2013 haben die SSB rund 92 Millionen Euro in Neu- und Ausbaumaßnahmen sowie in nachhaltige Fahrzeuge investiert. Ein Stadtbahnwagen schlägt mit vier Millionen Euro zu Buche, der 200 Einheiten starke Fuhrpark muss mittelfristig ersetzt werden. Die Verschuldung steige von 70 auf bis zu 900 Millionen Euro, heißt es im Aufsichtsrat. Die SSB könnte die Zinsen dafür gar nicht leisten. Die Prognosen seien vorsichtig – und hätten keine Angebotsverbesserungen zur Folge. Bisher hat der SSB-Vorstand Ticketpreiserhöhungen mit optimierten Leistungen begründet. Künftig müssten also die Fahrgäste zufrieden sein, wenn sich der Service nicht verschlechtert.

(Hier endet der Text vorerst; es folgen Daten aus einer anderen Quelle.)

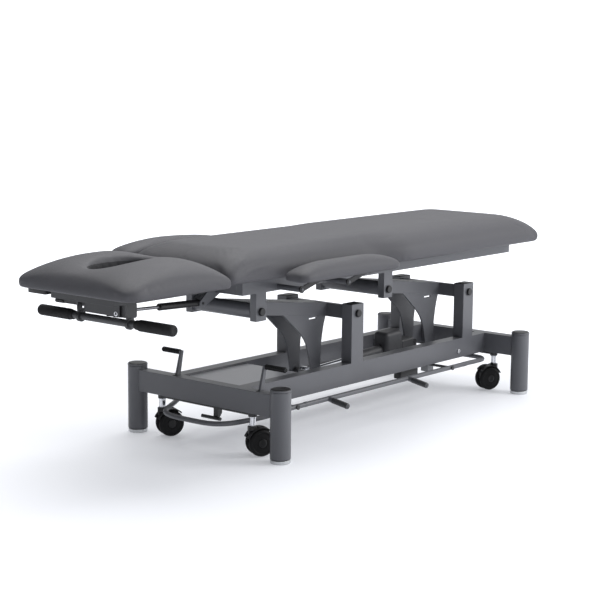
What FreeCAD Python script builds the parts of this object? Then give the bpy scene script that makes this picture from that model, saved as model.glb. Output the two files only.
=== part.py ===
import FreeCAD, Part
import os
import math
from FreeCAD import Vector as V

os.makedirs("parts", exist_ok=True)

# Examination couch, height adjustable, with tilting head section.
# Millimetres. +X runs from the head end to the foot end, +Y is the patient's
# left, +Z is up, floor at Z = 0.

# ---------------------------------------------------------------- dimensions
POST_R = 32.0            # round corner posts
POST_XH = -481.0         # head posts
POST_XF = 863.0          # foot posts
POST_Y = 306.6
POST_Z0 = 14.0
POST_Z1 = 227.0
BEAM_Z0 = 140.0          # base beams
BEAM_Z1 = 210.0
CROSS_HALF = 20.0        # half width of the cross beams
SIDE_Y0 = 121.0          # side beams and uprights
SIDE_Y1 = 163.0
UP_HALF = 31.5
UP_Z1 = 406.5
A1X, A2X, AZ = 77.0, 731.3, 375.5      # lower arm pivots
ARM_L = 474.0
ARM_DEG = 7.2            # arm angle as built, head end raised
B1X = A1X - ARM_L * math.cos(math.radians(ARM_DEG))
B2X = A2X - ARM_L * math.cos(math.radians(ARM_DEG))
BZ = AZ + ARM_L * math.sin(math.radians(ARM_DEG))
CRANK_DX, CRANK_DZ = -77.0, -210.5     # crank pin from the lower arm pivot
RAIL_Y0, RAIL_Y1 = 124.3, 149.5
RAIL_X0, RAIL_X1 = -480.0, 1018.0
RAIL_Z0, RAIL_Z1 = 494.0, 544.0
BOARD_T = 12.0
CUSH_Z1 = 636.0
SEAM_X = -628.0          # hinge line of the head section
HINGE_Z = 538.0
HEAD_X0 = -1040.0
FOOT_X1 = 1040.0
C_MAIN = 273.0           # half width of the main cushion
C_WAIST = 226.0          # half width where the armrests nest
C_HEAD = 245.0
HOLE_X, HOLE_A, HOLE_B = -846.0, 95.0, 62.0   # face opening
ARM_X, ARM_Z = -909.0, 457.0           # handlebar axis
GX, GZ = -535.0, 466.0                 # gas spring, lower eye
G2X, G2Z = -835.0, 478.0               # gas spring, rod eye
GY = -20.0
LINK_R = 103.0           # armrest swing links
LINK_Z = 505.0
LINK_XF, LINK_XR = -310.0, -75.0
LINK_LOW = 15.8          # link elevation, armrest lowered
LINK_UP = 139.2          # link elevation, armrest raised
CAST_Y = 194.0
WHEEL_R = 42.5
WHEEL_Z = WHEEL_R + 2.0  # retracted castors clear the floor
TRAIL = 25.0
HOOP_R = 8.0
HOOP_Y = 213.0
HOOP_Z = 128.5
YOKE_Z = 175.0
YOKE_X = (-300.0, 552.0)
SHAFT_X, SHAFT_Z = -478.0, 190.0       # castor lever shaft


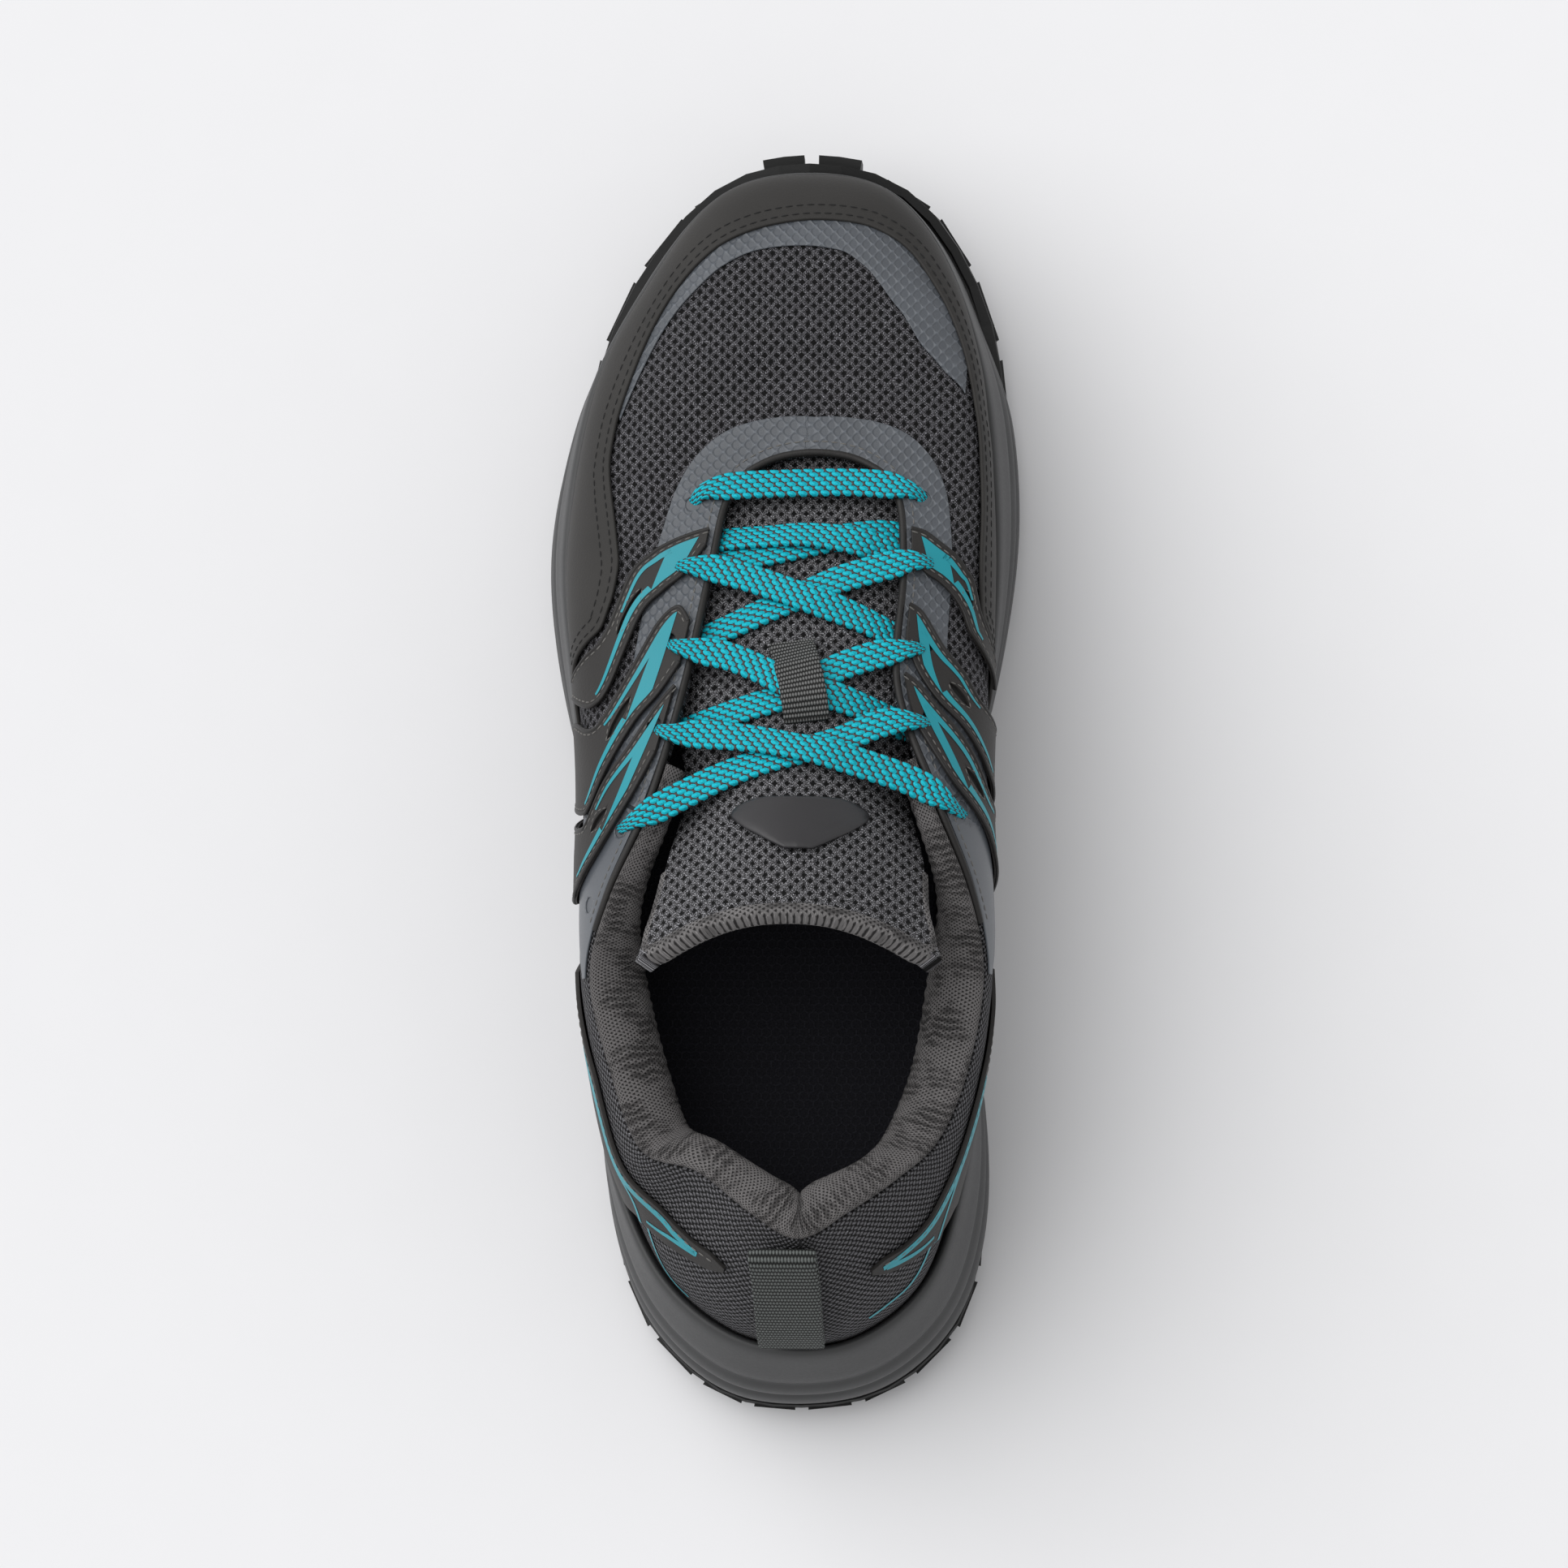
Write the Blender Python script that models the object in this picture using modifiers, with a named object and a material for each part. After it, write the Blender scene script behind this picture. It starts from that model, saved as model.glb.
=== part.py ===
"""Trail running shoe for the left foot, standing empty on its sole.

The row frame is in metres: +Z up, +Y towards the toe, +X towards the inner (medial) side.
Every form of the shoe is worked out from one ring of sections that runs round the foot, from the
back of the heel along the outer side to the toe and back along the inner side.
"""

import collections
import math

import bmesh
import bpy
from mathutils import Matrix, Vector

# Driving dimensions
SOLE_LENGTH = 0.298
BALL_WIDTH = 0.113
FEATHER_HEIGHT = 0.042  # ground to the line where upper and sole meet, at the heel
UPPER_RISE = 0.051  # feather line to the top of the heel collar
CLEARANCE = 0.0003  # gap between pieces that touch

# Sole
LUG_HEIGHT = 0.004
RUBBER_THICKNESS = 0.0025
HEEL_BEVEL = 0.0065
HEEL_BEVEL_LENGTH = 0.038
TOE_SPRING = 0.023
TOE_SPRING_LENGTH = 0.076
ARCH_LIFT = 0.003
TOE_WRAP_HEIGHT = 0.0105
TOE_WRAP_THICKNESS = 0.0024
TOE_WRAP_REACH = 2.3  # sections each side of the toe tip
RIM_WIDTH = 0.0034
RIM_RISE = 0.0026
RECESS_DEPTH = 0.003
FOOTBED_DISH = 0.0025

# Upper and what lies in it
UPPER_WALL = 0.002
FILM_THICKNESS = 0.0005
OVERLAY_THICKNESS = 0.001
INSOLE_THICKNESS = 0.004
INSOLE_MARGIN = 0.0012
COLLAR_PAD = 0.0125
COLLAR_ROLL = 0.0034
TONGUE_THICKNESS = 0.005
EYELET_RADIUS = 0.002

# Laces and webbing
LACE_WIDTH = 0.0082
LACE_THICKNESS = 0.0016
PULL_TAB_WIDTH = 0.0152
PULL_TAB_THICKNESS = 0.0013
PULL_TAB_STAND_OFF = 0.0045
PULL_TAB_LEAN = 0.0039  # to the outer side, on its way up
KEEPER_WIDTH = 0.0105
KEEPER_THICKNESS = 0.0011
BADGE_THICKNESS = 0.0012

# How finely the ring is cut between two sections, and the upper from feather line to edge
STEPS_PER_SECTION = 3
UPPER_ROWS = 6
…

Ohne massiven Mitteleinsatz würde eines der Hauptziele von OB Fritz Kuhn (Grüne), die Verbesserung des öffentlichen Nahverkehrs, in weite Ferne rücken. Unabhängig davon will Kuhn aber in zwei Wochen mit einer zweiwöchigen Bürgerbeteiligung zum Nahverkehrsplan geklärt wissen, wo die Nutzer Takte verdichtet und Linien optimiert haben wollen.

Wenn der Bund die Fördermittel nicht erhöhe, werde es schwierig für den ÖPNV, sagt Peter Pätzold (Grüne).Dabei wäre eine Unterstützung sinnvoll, etwa wegen des Feinstaubs. Martin Körner (SPD) fragt sich, wie Kuhn bei rückläufigen Gewerbesteuereinnahmen den zusätzlichen Bedarf finanzieren möchte. Er hofft, dass die Rathausspitze „noch vor der Sommerpause“ alle Projekt-Wunschlisten zur Diskussion stellt. Körner hatte zuletzt die Vorfestlegung der Rathausspitze bei der Sanierung der Wagenhallen kritisiert. Merkwürdig erscheint Stadträten auch, dass es beschlossene Sache zu sein scheint, für die Beteiligung an der Sanierung der Oper (150 bis 200 Millionen Euro) die für 2019/2020 erwarteten Provisionserträge aus der Bürgschaft für LBBW-Schrottpapiere zu verwenden. Kein Projekt, so Körner, dürfe jetzt nur mehr für sich bewertet werden.